*AIM OF THE EXERCISE*: Copy down all of the data underneath, exactly as shown.
------ INFORMATION SUPPLIED ------
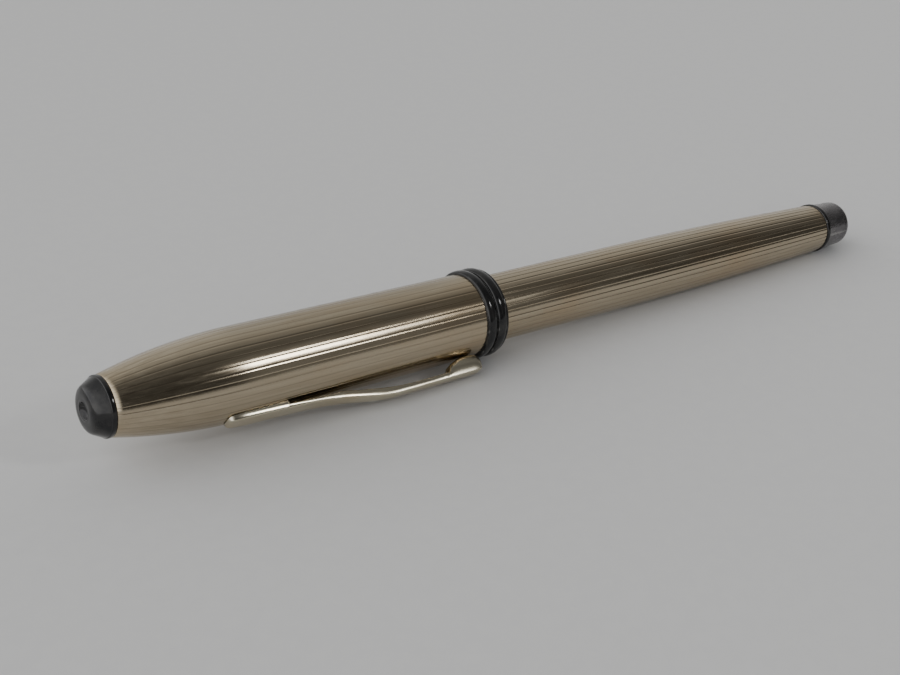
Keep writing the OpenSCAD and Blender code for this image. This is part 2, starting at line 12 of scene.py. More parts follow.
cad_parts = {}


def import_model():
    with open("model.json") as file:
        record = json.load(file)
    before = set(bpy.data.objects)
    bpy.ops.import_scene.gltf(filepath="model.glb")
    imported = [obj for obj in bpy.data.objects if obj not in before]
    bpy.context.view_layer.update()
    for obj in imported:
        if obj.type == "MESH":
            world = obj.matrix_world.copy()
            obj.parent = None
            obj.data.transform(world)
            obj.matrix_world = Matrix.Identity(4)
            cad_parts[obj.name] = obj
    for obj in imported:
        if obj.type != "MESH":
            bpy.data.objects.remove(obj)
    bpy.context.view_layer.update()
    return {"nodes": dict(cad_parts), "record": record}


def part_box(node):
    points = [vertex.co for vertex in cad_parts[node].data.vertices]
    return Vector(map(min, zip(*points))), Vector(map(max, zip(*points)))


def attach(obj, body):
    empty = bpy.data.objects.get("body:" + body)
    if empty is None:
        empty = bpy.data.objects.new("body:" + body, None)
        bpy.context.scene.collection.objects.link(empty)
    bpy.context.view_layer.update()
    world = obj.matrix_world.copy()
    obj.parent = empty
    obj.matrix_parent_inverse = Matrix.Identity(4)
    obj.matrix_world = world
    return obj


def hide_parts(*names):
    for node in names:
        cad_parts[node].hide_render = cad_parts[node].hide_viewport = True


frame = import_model()

MM = 0.001  # metres in a millimetre: shapes below are worked out in millimetres


# ---- Where things are, from the frame ----


def node_box(node):
    """Lowest and highest corner of a CAD node, in millimetres."""
    low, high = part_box(node)
    return low / MM, high / MM


def span_x(*nodes):
    """Lowest and highest station of these CAD nodes along the pen."""
    boxes = [node_box(n) for n in nodes]
    return min(b[0].x for b in boxes), max(b[1].x for b in boxes)


def outer_r(node):
    """Radius of a turned CAD node."""
    low, high = node_box(node)
    return (high.y - low.y) / 2


band_low, band_high = node_box("rear_band")
AXIS_Y = (band_low.y + band_high.y) / 2
AXIS_Z = (band_low.z + band_high.z) / 2
SHELL_X, BAND_X = span_x("cap_shell")
CAP_R = outer_r("cap_shell")
BARREL_X, TAIL_X = span_x("barrel_shell")
BARREL_R = outer_r("barrel_shell")


def on_pen(x, r, angle):
    """The point at station x and radius r, at an angle from +Z towards +Y round the pen's axis, in metres."""
    return Vector((x, AXIS_Y + r * math.sin(angle), AXIS_Z + r * math.cos(angle))) * MM


# ---- Mesh building ----


def make_object(name, vertices, faces, sharp_deg=32.0):
    """A smooth-shaded mesh object with its edges over an angle kept sharp."""
    mesh = bpy.data.meshes.new(name)
    mesh.from_pydata([tuple(v) for v in vertices], [], faces)
    mesh.validate()
    bm = bmesh.new()
    bm.from_mesh(mesh)
    bmesh.ops.recalc_face_normals(bm, faces=bm.faces)
    bm.to_mesh(mesh)
    bm.free()
    mesh.shade_smooth()
    mesh.set_sharp_from_angle(angle=math.radians(sharp_deg))
    obj = bpy.data.objects.new(name, mesh)
    bpy.context.scene.collection.objects.link(obj)
    return obj


def ring_faces(rings, closed):
    """Quads between neighbouring rings of vertex numbers. A ring of one number is a pole."""
    faces = []
    pairs = list(zip(rings, rings[1:] + rings[:1])) if closed else list(zip(rings, rings[1:]))
    for a, b in pairs:
        count = max(len(a), len(b))
        for i in range(count):
            j = (i + 1) % count
            quad = [a[i % len(a)], a[j % len(a)], b[j % len(b)], b[i % len(b)]]
            faces.append(list(dict.fromkeys(quad)))
    return faces


def arc(x, r, radius, start_deg, end_deg, count=6):
    """Points of a rounded corner round (x, r), between two angles: 0 is towards +X and 90 is outwards."""
    return [
        (x + radius * math.cos(math.radians(a)), r + radius * math.sin(math.radians(a)))
        for a in np.linspace(start_deg, end_deg, count)
    ]


def lathe(name, profile, segments=160):
    """A closed turned solid from (station, radius) points in millimetres. Points on the axis become poles."""
    vertices, rings = [], []
    for x, r in profile:
        count = 1 if r < 1e-6 else segments
        rings.append(list(range(len(vertices), len(vertices) + count)))
        vertices += [on_pen(x, r, 2 * math.pi * i / segments) for i in range(count)]
    poles = len(rings[0]) == 1 and len(rings[-1]) == 1
    return make_object(name, vertices, ring_faces(rings, closed=not poles))


FLUTES = 36
FLUTE_SHARE = 0.30  # of the pitch that a groove takes
CAP_FLUTE_DEPTH = 0.022
BARREL_FLUTE_DEPTH = 0.05
FLUTE_PHASE = 0.5
# Places across one pitch where the surface is sampled: the land's middle is 0 and the groove's is 0.5
FLUTE_STEPS = [0, 0.12, 0.24, 0.33, 0.36, 0.39, 0.44, 0.5, 0.56, 0.61, 0.64, 0.67, 0.76, 0.88]


def in_groove(t):
    """How deep in the groove a place t across a pitch is: 0 on the land and 1 at the groove's bottom."""
    return max(0.0, 1 - abs(t - 0.5) / (FLUTE_SHARE / 2))


def fluted_shell(name, outside, inside, flute_depth):
    """A thin turned shell with flutes along its outside. Both profiles are (station, radius) points."""
    angles, depths, grooves = [], [], []
    for k in range(FLUTES):
        for t in FLUTE_STEPS:
            angles.append(2 * math.pi * (k + t + FLUTE_PHASE) / FLUTES)
            groove = in_groove(t)
            depths.append(flute_depth * groove * (1.35 - 0.35 * groove))
            grooves.append(groove)
    full_r = max(r for _, r in outside)
    vertices, rings, tarnish = [], [], []
    for x, r in outside:
        rings.append(list(range(len(vertices), len(vertices) + len(angles))))
        scale = r / full_r
        vertices += [on_pen(x, r - scale * d, a) for a, d in zip(angles, depths)]
        tarnish += grooves
    for x, r in inside:
        rings.append(list(range(len(vertices), len(vertices) + len(angles))))
        vertices += [on_pen(x, r, a) for a in angles]
        tarnish += [0.0] * len(angles)
    obj = make_object(name, vertices, ring_faces(rings, closed=True), sharp_deg=40)
    attribute = obj.data.attributes.new("groove", "FLOAT", "POINT")
    attribute.data.foreach_set("value", np.array(tarnish, np.float32))
    return obj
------
*SOLUTION*:
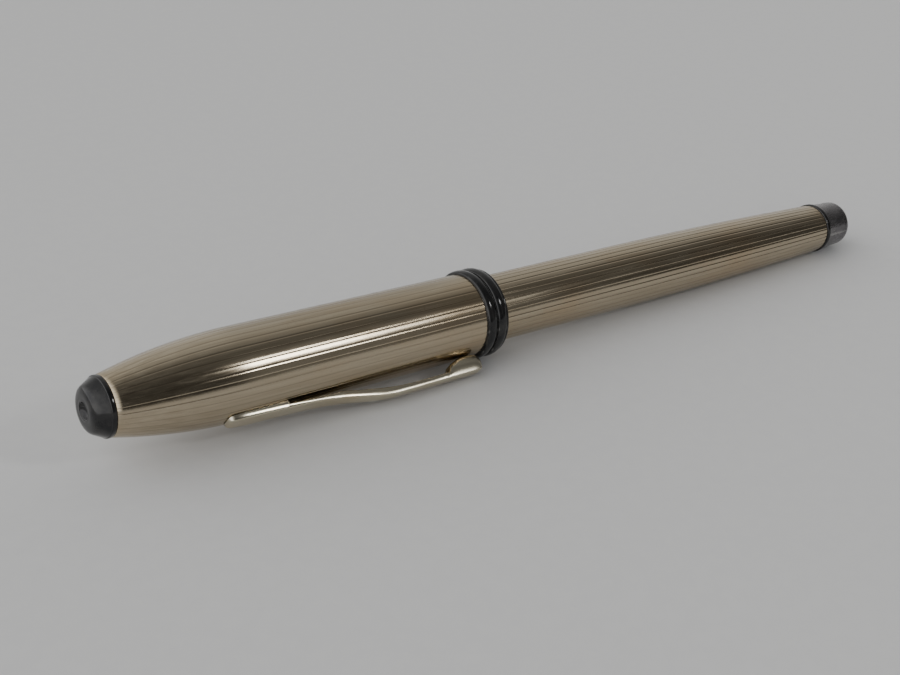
Keep writing the OpenSCAD and Blender code for this image. This is part 2, starting at line 12 of scene.py. More parts follow.
cad_parts = {}


def import_model():
    with open("model.json") as file:
        record = json.load(file)
    before = set(bpy.data.objects)
    bpy.ops.import_scene.gltf(filepath="model.glb")
    imported = [obj for obj in bpy.data.objects if obj not in before]
    bpy.context.view_layer.update()
    for obj in imported:
        if obj.type == "MESH":
            world = obj.matrix_world.copy()
            obj.parent = None
            obj.data.transform(world)
            obj.matrix_world = Matrix.Identity(4)
            cad_parts[obj.name] = obj
    for obj in imported:
        if obj.type != "MESH":
            bpy.data.objects.remove(obj)
    bpy.context.view_layer.update()
    return {"nodes": dict(cad_parts), "record": record}


def part_box(node):
    points = [vertex.co for vertex in cad_parts[node].data.vertices]
    return Vector(map(min, zip(*points))), Vector(map(max, zip(*points)))


def attach(obj, body):
    empty = bpy.data.objects.get("body:" + body)
    if empty is None:
        empty = bpy.data.objects.new("body:" + body, None)
        bpy.context.scene.collection.objects.link(empty)
    bpy.context.view_layer.update()
    world = obj.matrix_world.copy()
    obj.parent = empty
    obj.matrix_parent_inverse = Matrix.Identity(4)
    obj.matrix_world = world
    return obj


def hide_parts(*names):
    for node in names:
        cad_parts[node].hide_render = cad_parts[node].hide_viewport = True


frame = import_model()

MM = 0.001  # metres in a millimetre: shapes below are worked out in millimetres


# ---- Where things are, from the frame ----


def node_box(node):
    """Lowest and highest corner of a CAD node, in millimetres."""
    low, high = part_box(node)
    return low / MM, high / MM


def span_x(*nodes):
    """Lowest and highest station of these CAD nodes along the pen."""
    boxes = [node_box(n) for n in nodes]
    return min(b[0].x for b in boxes), max(b[1].x for b in boxes)


def outer_r(node):
    """Radius of a turned CAD node."""
    low, high = node_box(node)
    return (high.y - low.y) / 2


band_low, band_high = node_box("rear_band")
AXIS_Y = (band_low.y + band_high.y) / 2
AXIS_Z = (band_low.z + band_high.z) / 2
SHELL_X, BAND_X = span_x("cap_shell")
CAP_R = outer_r("cap_shell")
BARREL_X, TAIL_X = span_x("barrel_shell")
BARREL_R = outer_r("barrel_shell")


def on_pen(x, r, angle):
    """The point at station x and radius r, at an angle from +Z towards +Y round the pen's axis, in metres."""
    return Vector((x, AXIS_Y + r * math.sin(angle), AXIS_Z + r * math.cos(angle))) * MM


# ---- Mesh building ----


def make_object(name, vertices, faces, sharp_deg=32.0):
    """A smooth-shaded mesh object with its edges over an angle kept sharp."""
    mesh = bpy.data.meshes.new(name)
    mesh.from_pydata([tuple(v) for v in vertices], [], faces)
    mesh.validate()
    bm = bmesh.new()
    bm.from_mesh(mesh)
    bmesh.ops.recalc_face_normals(bm, faces=bm.faces)
    bm.to_mesh(mesh)
    bm.free()
    mesh.shade_smooth()
    mesh.set_sharp_from_angle(angle=math.radians(sharp_deg))
    obj = bpy.data.objects.new(name, mesh)
    bpy.context.scene.collection.objects.link(obj)
    return obj


def ring_faces(rings, closed):
    """Quads between neighbouring rings of vertex numbers. A ring of one number is a pole."""
    faces = []
    pairs = list(zip(rings, rings[1:] + rings[:1])) if closed else list(zip(rings, rings[1:]))
    for a, b in pairs:
        count = max(len(a), len(b))
        for i in range(count):
            j = (i + 1) % count
            quad = [a[i % len(a)], a[j % len(a)], b[j % len(b)], b[i % len(b)]]
            faces.append(list(dict.fromkeys(quad)))
    return faces


def arc(x, r, radius, start_deg, end_deg, count=6):
    """Points of a rounded corner round (x, r), between two angles: 0 is towards +X and 90 is outwards."""
    return [
        (x + radius * math.cos(math.radians(a)), r + radius * math.sin(math.radians(a)))
        for a in np.linspace(start_deg, end_deg, count)
    ]


def lathe(name, profile, segments=160):
    """A closed turned solid from (station, radius) points in millimetres. Points on the axis become poles."""
    vertices, rings = [], []
    for x, r in profile:
        count = 1 if r < 1e-6 else segments
        rings.append(list(range(len(vertices), len(vertices) + count)))
        vertices += [on_pen(x, r, 2 * math.pi * i / segments) for i in range(count)]
    poles = len(rings[0]) == 1 and len(rings[-1]) == 1
    return make_object(name, vertices, ring_faces(rings, closed=not poles))


FLUTES = 36
FLUTE_SHARE = 0.30  # of the pitch that a groove takes
CAP_FLUTE_DEPTH = 0.022
BARREL_FLUTE_DEPTH = 0.05
FLUTE_PHASE = 0.5
# Places across one pitch where the surface is sampled: the land's middle is 0 and the groove's is 0.5
FLUTE_STEPS = [0, 0.12, 0.24, 0.33, 0.36, 0.39, 0.44, 0.5, 0.56, 0.61, 0.64, 0.67, 0.76, 0.88]


def in_groove(t):
    """How deep in the groove a place t across a pitch is: 0 on the land and 1 at the groove's bottom."""
    return max(0.0, 1 - abs(t - 0.5) / (FLUTE_SHARE / 2))


def fluted_shell(name, outside, inside, flute_depth):
    """A thin turned shell with flutes along its outside. Both profiles are (station, radius) points."""
    angles, depths, grooves = [], [], []
    for k in range(FLUTES):
        for t in FLUTE_STEPS:
            angles.append(2 * math.pi * (k + t + FLUTE_PHASE) / FLUTES)
            groove = in_groove(t)
            depths.append(flute_depth * groove * (1.35 - 0.35 * groove))
            grooves.append(groove)
    full_r = max(r for _, r in outside)
    vertices, rings, tarnish = [], [], []
    for x, r in outside:
        rings.append(list(range(len(vertices), len(vertices) + len(angles))))
        scale = r / full_r
        vertices += [on_pen(x, r - scale * d, a) for a, d in zip(angles, depths)]
        tarnish += grooves
    for x, r in inside:
        rings.append(list(range(len(vertices), len(vertices) + len(angles))))
        vertices += [on_pen(x, r, a) for a in angles]
        tarnish += [0.0] * len(angles)
    obj = make_object(name, vertices, ring_faces(rings, closed=True), sharp_deg=40)
    attribute = obj.data.attributes.new("groove", "FLOAT", "POINT")
    attribute.data.foreach_set("value", np.array(tarnish, np.float32))
    return obj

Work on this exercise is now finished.